The design of the Turbec T100 microturbine had to be modified from the original cogeneration unit since the operation conditions as solar hybrid unit are quite different. The solar receiver adds additional volume and acts as heat sink during startup which requires modifications of the control system. The flow paths had to be improved and pressure losses in the system optimized. The combustor had to be modified due to the different cooling necessities stemming from higher temperatures due to the solar receiver.

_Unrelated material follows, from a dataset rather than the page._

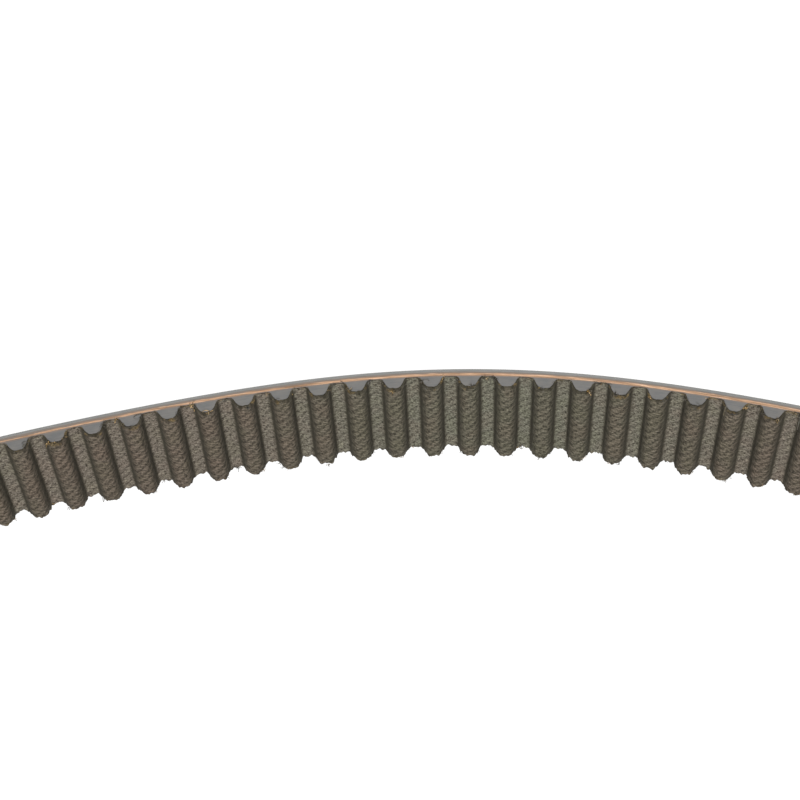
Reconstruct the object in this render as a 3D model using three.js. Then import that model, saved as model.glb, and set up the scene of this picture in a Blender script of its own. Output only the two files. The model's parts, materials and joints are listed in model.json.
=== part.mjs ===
// Endless timing belt, standing on one cut edge in the loose oval that it takes up off the machine.
// Millimetres, +Z up. The origin is the middle of the loop, at the height of the lower cut edge.
//
// A moulded belt has four layers: a rubber backing, a band of tensile cords on the pitch line,
// rubber teeth, and a woven facing over the teeth. It only bends at the lands, the thin strips
// between two teeth. Here ten teeth at a time are one stiff span, each with its own piece of every
// layer, and the spans hinge on the pitch line in the middle of a land.
import * as THREE from "three";

// Driving dimensions.
const PITCH = 8; // from tooth to tooth along the pitch line
const TEETH = 140;
const WIDTH = 27; // between the two cut edges
const TEETH_PER_SPAN = 10;
const SPANS_PER_ARM = 6; // spans on each side of the root span, which is twice as long

// The loop's curvature is that of a circle times 1 + sum(share * cos(wave * angle)).
// Even waves alone make the second half of the loop the first half turned by 180 degrees.
const WAVES = [
  { wave: 2, share: -0.6 }, // long oval
  { wave: 6, share: 0.43 }, // slight bulge in the middle of the long sides
];

// Layers, measured outwards from the pitch line, which is the middle of the cords.
const CORD_DIAMETER = 0.95;
const BACKING_THICKNESS = 0.7;
const LAND_RUBBER = 0.1; // skin of rubber between the cords and the facing at a land
const FACING_THICKNESS = 0.45;
const BOND = 0.03; // parting line between one layer and the next
const HINGE_GAP = 0.6; // between the ends of two spans, so that they can turn

// Tooth outline on the outside of the facing: half width, and height above the land.
const TOOTH_HEIGHT = 2.85;
const TOOTH_OUTLINE = [
  { half: 2.7, height: 0 },
  { half: 1.9, height: 0.6 * TOOTH_HEIGHT },
  { half: 1.1, height: TOOTH_HEIGHT },
];

const CORD_FACE = CORD_DIAMETER / 2;
const BACKING_INNER = CORD_FACE + BOND;
const BACKING_OUTER = BACKING_INNER + BACKING_THICKNESS;
const RUBBER_TOP = -CORD_FACE - BOND;
const RUBBER_LAND = RUBBER_TOP - LAND_RUBBER;
const FACING_INNER = RUBBER_LAND - BOND;
const FACING_LAND = FACING_INNER - FACING_THICKNESS;

// Direction of the pitch line along one tooth, going anticlockwise from the middle of a long side.
function heading(tooth) {
  const angle = (2 * Math.PI * tooth) / TEETH;
  const swing = WAVES.reduce((sum, w) => sum + (w.share / w.wave) * Math.sin(w.wave * angle), 0);
  return Math.PI + angle + swing;
}

// Middle of the land before each tooth, on the pitch line, with the loop's centre at the origin.
const landCentres = [new THREE.Vector2()];
for (let tooth = 0; tooth < TEETH - 1; tooth++) {
  const step = new THREE.Vector2(PITCH, 0).rotateAround(new THREE.Vector2(), heading(tooth));
  landCentres.push(landCentres[tooth].clone().add(step));
}
const loopCentre = landCentres[0].clone().add(landCentres[TEETH / 2]).multiplyScalar(0.5);
landCentres.forEach((point) => point.sub(loopCentre));

const landBefore = (tooth) => landCentres[((tooth % TEETH) + TEETH) % TEETH];
const along = (tooth) => new THREE.Vector2(Math.cos(heading(tooth)), Math.sin(heading(tooth)));
const outward = (tooth) => new THREE.Vector2(Math.sin(heading(tooth)), -Math.cos(heading(tooth)));

// A point beside one tooth: its distance past the land before the tooth, and its offset outwards.
function besideTooth(tooth, distance, offset) {
  return landBefore(tooth)
    .clone()
    .addScaledVector(along(tooth), distance)
    .addScaledVector(outward(tooth), offset);
}

// A point at the land before a tooth, on the mitre between the two straight pitches that meet there.
function atLand(tooth, offset) {
  const mitre = outward(tooth - 1).add(outward(tooth)).normalize();
  const reach = offset / mitre.dot(outward(tooth));
  return landBefore(tooth).clone().addScaledVector(mitre, reach);
}

// A face that follows the pitch line at one offset, from the first tooth of a span to its last.
function plainFace(first, count, offset) {
  const last = first + count - 1;
  const face = [besideTooth(first, HINGE_GAP / 2, offset)];
  for (let tooth = first + 1; tooth <= last; tooth++) face.push(atLand(tooth, offset));
  face.push(besideTooth(last, PITCH - HINGE_GAP / 2, offset));
  return face;
}

// The tooth outline moved inwards by a depth: each side keeps its slope, and each corner its mitre.
function sunkOutline(depth) {
  const middleOfLand = { half: PITCH / 2, height: 0 };
  const middleOfTip = { half: 0, height: TOOTH_HEIGHT };
  const corners = [middleOfLand, ...TOOTH_OUTLINE, middleOfTip];
  return TOOTH_OUTLINE.map((corner, index) => {
    const before = corners[index];
    const after = corners[index + 2];
    const normal = (a, b) => new THREE.Vector2(b.height - a.height, a.half - b.half).normalize();
    const first = normal(before, corner);
    const second = normal(corner, after);
    const mitre = first.clone().add(second).normalize();
    mitre.multiplyScalar(depth / mitre.dot(second));
    return { half: corner.half - mitre.x, height: corner.height - mitre.y };
  });
}

// A face that follows the teeth, sunk into them by a depth from the outside of the facing.
function toothedFace(first, count, depth) {
  const land = FACING_LAND + depth;
  const rising = sunkOutline(depth).map((corner) => ({
    half: corner.half,
    offset: FACING_LAND - corner.height,
  }));
  const face = [besideTooth(first, HINGE_GAP / 2, land)];
  for (let tooth = first; tooth < first + count; tooth++) {
    if (tooth > first) face.push(atLand(tooth, land));
    for (const c of rising) face.push(besideTooth(tooth, PITCH / 2 - c.half, c.offset));
    for (const c of [...rising].reverse()) {
      face.push(besideTooth(tooth, PITCH / 2 + c.half, c.offset));
    }
  }
  face.push(besideTooth(first + count - 1, PITCH - HINGE_GAP / 2, land));
  return face;
}

// One layer of one span: the strip between an outer and an inner face, as wide as the belt.
function layer(name, material, outerFace, innerFace) {
  const outline = new THREE.Shape([...outerFace, ...innerFace.reverse()]);
  const strip = new THREE.ExtrudeGeometry(outline, { depth: WIDTH, bevelEnabled: false });
  const mesh = new THREE.Mesh(strip, material);
  mesh.name = name;
  return mesh;
}

const materials = {
  backing: new THREE.MeshStandardMaterial({ color: 0x6f7072, roughness: 0.62, metalness: 0 }),
  cords: new THREE.MeshStandardMaterial({ color: 0xc08b66, roughness: 0.7, metalness: 0 }),
  toothRubber: new THREE.MeshStandardMaterial({ color: 0x707174, roughness: 0.6, metalness: 0 }),
  facing: new THREE.MeshStandardMaterial({ color: 0x5f5a4e, roughness: 0.95, metalness: 0 }),
};

function backing(label, first, count) {
  const outer = plainFace(first, count, BACKING_OUTER);
  const inner = plainFace(first, count, BACKING_INNER);
  return layer(`backing_${label}`, materials.backing, outer, inner);
}

function tensileCords(label, first, count) {
  const outer = plainFace(first, count, CORD_FACE);
  const inner = plainFace(first, count, -CORD_FACE);
  return layer(`tensile_cords_${label}`, materials.cords, outer, inner);
}

function toothRubber(label, first, count) {
  const outer = plainFace(first, count, RUBBER_TOP);
  const inner = toothedFace(first, count, FACING_THICKNESS + BOND);
  return layer(`tooth_rubber_${label}`, materials.toothRubber, outer, inner);
}

function facingFabric(label, first, count) {
  const outer = toothedFace(first, count, FACING_THICKNESS);
  const inner = toothedFace(first, count, 0);
  return layer(`facing_fabric_${label}`, materials.facing, outer, inner);
}

function span(label, first, count) {
  const group = new THREE.Group();
  for (const make of [backing, tensileCords, toothRubber, facingFabric]) {
    group.add(make(label, first, count));
  }
  return group;
}

// The root span straddles the point an eighth of the way round, where the bend never changes as
// the loop is squeezed. Arm a goes on anticlockwise from it and arm b clockwise, and they meet at
// the far side, where the bend never changes either, so the loop stays closed.
const belt = new THREE.Group();
const rootTeeth = 2 * TEETH_PER_SPAN;
const rootFirst = (TEETH / 4 + 1 - rootTeeth) / 2;
belt.add(span("root", rootFirst, rootTeeth));
for (let number = 1; number <= SPANS_PER_ARM; number++) {
  const beyond = rootFirst + rootTeeth + (number - 1) * TEETH_PER_SPAN;
  const ahead = rootFirst - number * TEETH_PER_SPAN;
  belt.add(span(`a${number}`, beyond, TEETH_PER_SPAN));
  belt.add(span(`b${number}`, ahead, TEETH_PER_SPAN));
}

export default belt;
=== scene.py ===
# %% [markdown]
# # A moulded timing belt, standing on edge
#
# The belt is an endless strip of rubber with teeth on its inside. It has four layers: a rubber
# backing, glass cords that carry the pull, rubber teeth, and a nylon fabric over the teeth. The CAD
# model gives the loop, the layers and the places where it bends. This script gives every layer its
# real surface: the crimped fabric, the cut edges, and the threads that fray out of them.

# %% Load the frame
import json
import math
import random

import bmesh
import bpy
from mathutils import Matrix, Vector


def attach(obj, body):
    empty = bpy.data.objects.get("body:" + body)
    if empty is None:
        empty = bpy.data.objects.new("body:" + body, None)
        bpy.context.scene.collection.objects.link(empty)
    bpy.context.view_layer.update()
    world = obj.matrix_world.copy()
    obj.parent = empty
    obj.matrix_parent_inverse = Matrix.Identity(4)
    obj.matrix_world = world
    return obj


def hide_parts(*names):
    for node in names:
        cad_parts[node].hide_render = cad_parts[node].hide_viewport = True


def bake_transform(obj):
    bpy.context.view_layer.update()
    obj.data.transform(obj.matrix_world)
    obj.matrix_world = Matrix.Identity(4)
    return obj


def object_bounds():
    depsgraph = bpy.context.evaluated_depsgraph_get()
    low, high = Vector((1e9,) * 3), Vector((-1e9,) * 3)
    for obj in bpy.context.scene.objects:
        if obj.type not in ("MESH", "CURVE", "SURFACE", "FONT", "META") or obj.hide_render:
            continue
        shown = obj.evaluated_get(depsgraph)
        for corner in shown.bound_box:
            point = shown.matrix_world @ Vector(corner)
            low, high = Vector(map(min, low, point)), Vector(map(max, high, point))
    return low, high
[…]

The solar receiver for the Turbec T100 microturbine was manufactured in spring 2009. The test bed in the CESA-1 tower was prepared and a test plan defined. The receiver cavity was designed, manufactured and assembled. In summer 2009 the complete system could be built up in the test facility. Electrical wiring was completed and the flux measurement system prepared. A data acquisition system had to be installed and programmed. First system tests started in autumn 2009 showing still major initial problems with the turbine operation and control which could not been solved before spring 2010. Then, the system was successfully tested through a period of more than 165 hours of turbine operation whereof 100 hours were solar operation. The system was operated at design conditions of 800°C receiver outlet temperature. Unfortunately the receiver efficiency could not been measured with the desired accuracy, since the receiver cavity showed defects already after a few testing hours. This led to major heat leaks which could not been precisely determined. Nevertheless the complete system behaved very good and solar hybrid operation could be demonstrated successfully. Also the first solar-only gas turbine operation worldwide of two hours of operation was achieved and it could be shown that a receiver window has a positive effect on the system performance, especially for setups with receivers not facing downwards.

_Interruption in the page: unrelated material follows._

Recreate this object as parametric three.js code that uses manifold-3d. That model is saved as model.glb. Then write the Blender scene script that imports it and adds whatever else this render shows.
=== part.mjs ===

Figure 4 - Solhyco system setup

Figure 5 - Solar Operation

Commercial system layout and cost analysis

Different design variations for Cogeneration systems and Combined Cycle Systems were analyzed and the cost for electricity generation evaluated. For the small cogeneration systems (100kWe), the final receiver design resulted in a more expensive layout leading to overall system cost of 3.440 €/kW. The cost study shows, that with this layout the cost for electricity generation for a good solar site in Algeria is 0,101 €/kWh in an operating scheme with 25 % solar share. To be fully competitive, the system must reduce the LEC by only 20% which seems to be feasible. For the large CC systems a 21 MW system was selected and evaluated. The LEC of such system is 0,078 €/kWh being operated in base load configuration with a solar share of 18 %. For solar shares of 35 % the LEC will be 0.094 €/kWh. This plant would be operated in mid load for 4000 hours per year. It could be shown that the solar hybrid CC system can provide dispatchable power at a high conversion efficiency of 48 %.

Market assessment

The Mediterranean market was studied in detail to elaborate the market potential for the Solhyco technology. The market assessment showed that in most countries the market for hybrid systems is not very well prepared since feed-in regulations, if existing, prefer storage against hybrid solutions. However, the Algerian market, providing also a great solar resource, is offering adequate feed-in regulations for hybrid systems and is identified as the preferred actual market in the Mediterranean. This is especially valid for the big CC plants, since the generation cost and such the profitability is advantageous. If the above mentioned CC plant of 21 MW is operated with a 25 % solar share, the LEC is 0.085 €/kWh and thus close to be profitable in the Algerian market.

For the Brazilian market assessment three cases for different cogeneration applications with the solar-hybrid gas turbine were studied. The analysis of solar radiation potential in Brazil was finished and the data provided for the case study. Dissemination activities were accomplished on the Brazilian national solar congress and on the conference of Brazilian Symposium on Agroenergy and other 2 workshops.

The market potential assessment for solar hybrid cogeneration systems in Mexico was issued. The market value for the industrial and rural sector was discussed. The SOLHYCO technology can be deployed in Mexico. The market is very interesting, more than 2000 SOLHYCO units and investment of almost 800 million Euros were estimated. Also, a workshop on solar-hybrid cogeneration systems in Mexico was carried out.

Dissemination

For disseminating the technology, in the 4th reporting period a total of seven scientific papers concerning to the Solhyco applications were submitted and presented at conferences. Two further articles were released (press release, SolarPaces Annual report). The three Websites of the project in English, Portuguese and Spanish were updated.